━━━ Supplied data ━━━

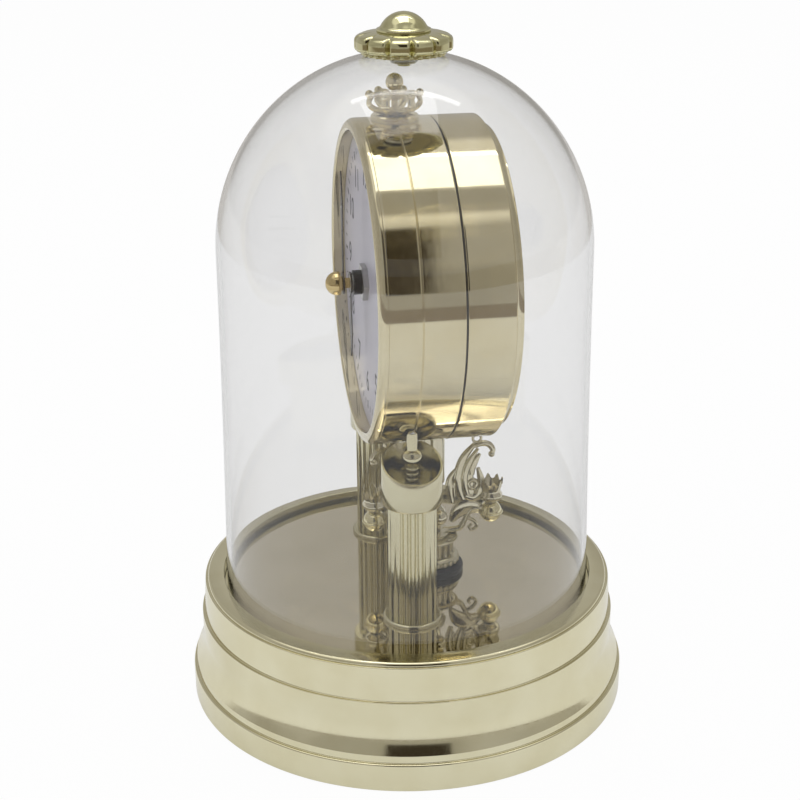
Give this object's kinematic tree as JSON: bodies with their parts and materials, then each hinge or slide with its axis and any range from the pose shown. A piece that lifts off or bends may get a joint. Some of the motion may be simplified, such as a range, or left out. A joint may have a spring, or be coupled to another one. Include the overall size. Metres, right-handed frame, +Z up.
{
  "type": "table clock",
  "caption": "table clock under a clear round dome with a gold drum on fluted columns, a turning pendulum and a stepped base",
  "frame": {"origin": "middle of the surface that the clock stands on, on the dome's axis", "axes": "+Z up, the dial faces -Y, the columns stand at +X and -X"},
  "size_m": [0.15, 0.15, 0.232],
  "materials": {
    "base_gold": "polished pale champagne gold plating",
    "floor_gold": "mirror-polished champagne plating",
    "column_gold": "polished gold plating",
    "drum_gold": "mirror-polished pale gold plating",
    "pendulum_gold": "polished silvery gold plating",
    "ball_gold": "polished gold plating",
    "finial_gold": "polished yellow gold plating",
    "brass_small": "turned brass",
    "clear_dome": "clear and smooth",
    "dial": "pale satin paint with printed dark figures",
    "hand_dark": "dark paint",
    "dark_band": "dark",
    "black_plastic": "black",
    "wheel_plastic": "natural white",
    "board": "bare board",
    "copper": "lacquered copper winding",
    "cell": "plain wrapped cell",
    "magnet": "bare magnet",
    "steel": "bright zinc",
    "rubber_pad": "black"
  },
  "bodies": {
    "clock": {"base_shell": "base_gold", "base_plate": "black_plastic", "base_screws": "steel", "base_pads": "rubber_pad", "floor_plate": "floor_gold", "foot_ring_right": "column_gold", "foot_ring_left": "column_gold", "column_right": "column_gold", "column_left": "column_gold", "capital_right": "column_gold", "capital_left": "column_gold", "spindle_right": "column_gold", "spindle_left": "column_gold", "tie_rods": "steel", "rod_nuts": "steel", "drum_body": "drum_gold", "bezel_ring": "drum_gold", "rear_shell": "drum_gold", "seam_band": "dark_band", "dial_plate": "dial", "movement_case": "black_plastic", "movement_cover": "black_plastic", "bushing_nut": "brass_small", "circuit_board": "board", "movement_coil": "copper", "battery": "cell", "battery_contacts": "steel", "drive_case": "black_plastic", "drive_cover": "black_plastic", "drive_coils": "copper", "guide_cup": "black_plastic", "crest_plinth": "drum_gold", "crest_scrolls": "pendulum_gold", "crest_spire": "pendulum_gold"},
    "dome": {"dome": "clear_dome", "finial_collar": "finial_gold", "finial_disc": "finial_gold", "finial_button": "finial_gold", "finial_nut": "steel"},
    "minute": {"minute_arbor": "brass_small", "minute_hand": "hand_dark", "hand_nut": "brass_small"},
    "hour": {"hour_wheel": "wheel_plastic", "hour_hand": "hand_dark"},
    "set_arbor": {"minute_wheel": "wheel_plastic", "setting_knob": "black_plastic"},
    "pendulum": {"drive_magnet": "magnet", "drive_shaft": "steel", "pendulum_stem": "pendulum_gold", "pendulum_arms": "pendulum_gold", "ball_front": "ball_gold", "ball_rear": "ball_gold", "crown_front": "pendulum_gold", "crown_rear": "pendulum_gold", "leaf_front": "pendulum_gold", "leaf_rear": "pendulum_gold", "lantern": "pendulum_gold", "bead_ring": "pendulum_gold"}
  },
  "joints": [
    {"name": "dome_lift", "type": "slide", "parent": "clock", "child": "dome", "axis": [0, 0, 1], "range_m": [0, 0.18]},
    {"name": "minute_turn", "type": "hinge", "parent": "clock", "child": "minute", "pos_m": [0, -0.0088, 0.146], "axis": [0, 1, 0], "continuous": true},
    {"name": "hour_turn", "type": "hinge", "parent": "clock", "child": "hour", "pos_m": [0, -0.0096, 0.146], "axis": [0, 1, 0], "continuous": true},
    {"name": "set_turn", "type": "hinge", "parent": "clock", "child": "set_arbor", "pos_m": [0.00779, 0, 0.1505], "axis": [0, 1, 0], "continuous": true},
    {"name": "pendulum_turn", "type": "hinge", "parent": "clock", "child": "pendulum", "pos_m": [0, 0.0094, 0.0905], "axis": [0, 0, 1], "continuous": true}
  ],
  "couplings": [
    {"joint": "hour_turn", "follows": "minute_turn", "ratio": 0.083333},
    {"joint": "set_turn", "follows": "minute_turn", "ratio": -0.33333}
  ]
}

━━━

Work to do:
Extract the data exactly as given.

Expected output:
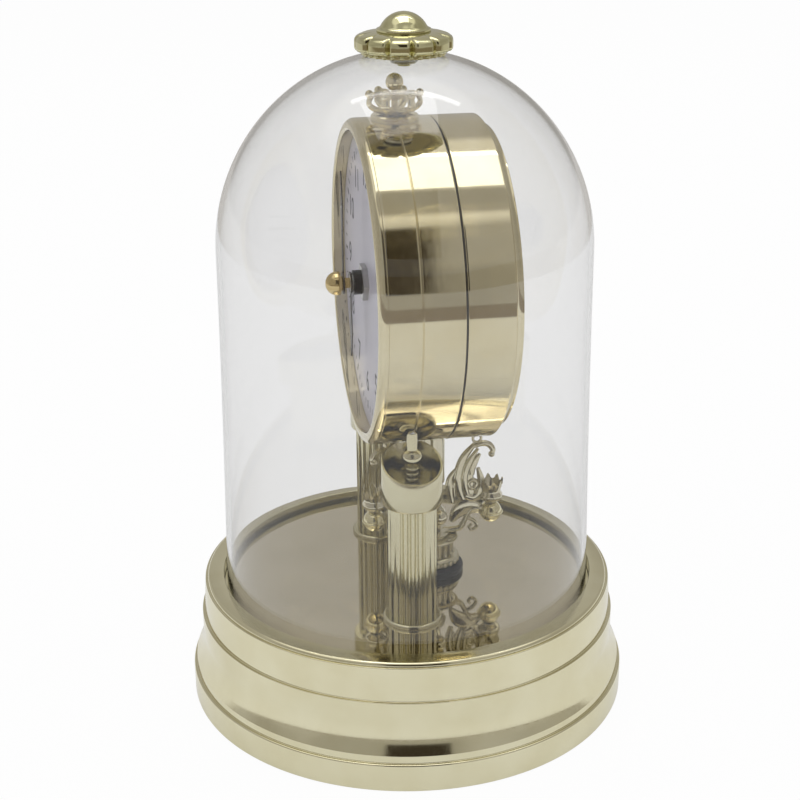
Give this object's kinematic tree as JSON: bodies with their parts and materials, then each hinge or slide with its axis and any range from the pose shown. A piece that lifts off or bends may get a joint. Some of the motion may be simplified, such as a range, or left out. A joint may have a spring, or be coupled to another one. Include the overall size. Metres, right-handed frame, +Z up.
{
  "type": "table clock",
  "caption": "table clock under a clear round dome with a gold drum on fluted columns, a turning pendulum and a stepped base",
  "frame": {"origin": "middle of the surface that the clock stands on, on the dome's axis", "axes": "+Z up, the dial faces -Y, the columns stand at +X and -X"},
  "size_m": [0.15, 0.15, 0.232],
  "materials": {
    "base_gold": "polished pale champagne gold plating",
    "floor_gold": "mirror-polished champagne plating",
    "column_gold": "polished gold plating",
    "drum_gold": "mirror-polished pale gold plating",
    "pendulum_gold": "polished silvery gold plating",
    "ball_gold": "polished gold plating",
    "finial_gold": "polished yellow gold plating",
    "brass_small": "turned brass",
    "clear_dome": "clear and smooth",
    "dial": "pale satin paint with printed dark figures",
    "hand_dark": "dark paint",
    "dark_band": "dark",
    "black_plastic": "black",
    "wheel_plastic": "natural white",
    "board": "bare board",
    "copper": "lacquered copper winding",
    "cell": "plain wrapped cell",
    "magnet": "bare magnet",
    "steel": "bright zinc",
    "rubber_pad": "black"
  },
  "bodies": {
    "clock": {"base_shell": "base_gold", "base_plate": "black_plastic", "base_screws": "steel", "base_pads": "rubber_pad", "floor_plate": "floor_gold", "foot_ring_right": "column_gold", "foot_ring_left": "column_gold", "column_right": "column_gold", "column_left": "column_gold", "capital_right": "column_gold", "capital_left": "column_gold", "spindle_right": "column_gold", "spindle_left": "column_gold", "tie_rods": "steel", "rod_nuts": "steel", "drum_body": "drum_gold", "bezel_ring": "drum_gold", "rear_shell": "drum_gold", "seam_band": "dark_band", "dial_plate": "dial", "movement_case": "black_plastic", "movement_cover": "black_plastic", "bushing_nut": "brass_small", "circuit_board": "board", "movement_coil": "copper", "battery": "cell", "battery_contacts": "steel", "drive_case": "black_plastic", "drive_cover": "black_plastic", "drive_coils": "copper", "guide_cup": "black_plastic", "crest_plinth": "drum_gold", "crest_scrolls": "pendulum_gold", "crest_spire": "pendulum_gold"},
    "dome": {"dome": "clear_dome", "finial_collar": "finial_gold", "finial_disc": "finial_gold", "finial_button": "finial_gold", "finial_nut": "steel"},
    "minute": {"minute_arbor": "brass_small", "minute_hand": "hand_dark", "hand_nut": "brass_small"},
    "hour": {"hour_wheel": "wheel_plastic", "hour_hand": "hand_dark"},
    "set_arbor": {"minute_wheel": "wheel_plastic", "setting_knob": "black_plastic"},
    "pendulum": {"drive_magnet": "magnet", "drive_shaft": "steel", "pendulum_stem": "pendulum_gold", "pendulum_arms": "pendulum_gold", "ball_front": "ball_gold", "ball_rear": "ball_gold", "crown_front": "pendulum_gold", "crown_rear": "pendulum_gold", "leaf_front": "pendulum_gold", "leaf_rear": "pendulum_gold", "lantern": "pendulum_gold", "bead_ring": "pendulum_gold"}
  },
  "joints": [
    {"name": "dome_lift", "type": "slide", "parent": "clock", "child": "dome", "axis": [0, 0, 1], "range_m": [0, 0.18]},
    {"name": "minute_turn", "type": "hinge", "parent": "clock", "child": "minute", "pos_m": [0, -0.0088, 0.146], "axis": [0, 1, 0], "continuous": true},
    {"name": "hour_turn", "type": "hinge", "parent": "clock", "child": "hour", "pos_m": [0, -0.0096, 0.146], "axis": [0, 1, 0], "continuous": true},
    {"name": "set_turn", "type": "hinge", "parent": "clock", "child": "set_arbor", "pos_m": [0.00779, 0, 0.1505], "axis": [0, 1, 0], "continuous": true},
    {"name": "pendulum_turn", "type": "hinge", "parent": "clock", "child": "pendulum", "pos_m": [0, 0.0094, 0.0905], "axis": [0, 0, 1], "continuous": true}
  ],
  "couplings": [
    {"joint": "hour_turn", "follows": "minute_turn", "ratio": 0.083333},
    {"joint": "set_turn", "follows": "minute_turn", "ratio": -0.33333}
  ]
}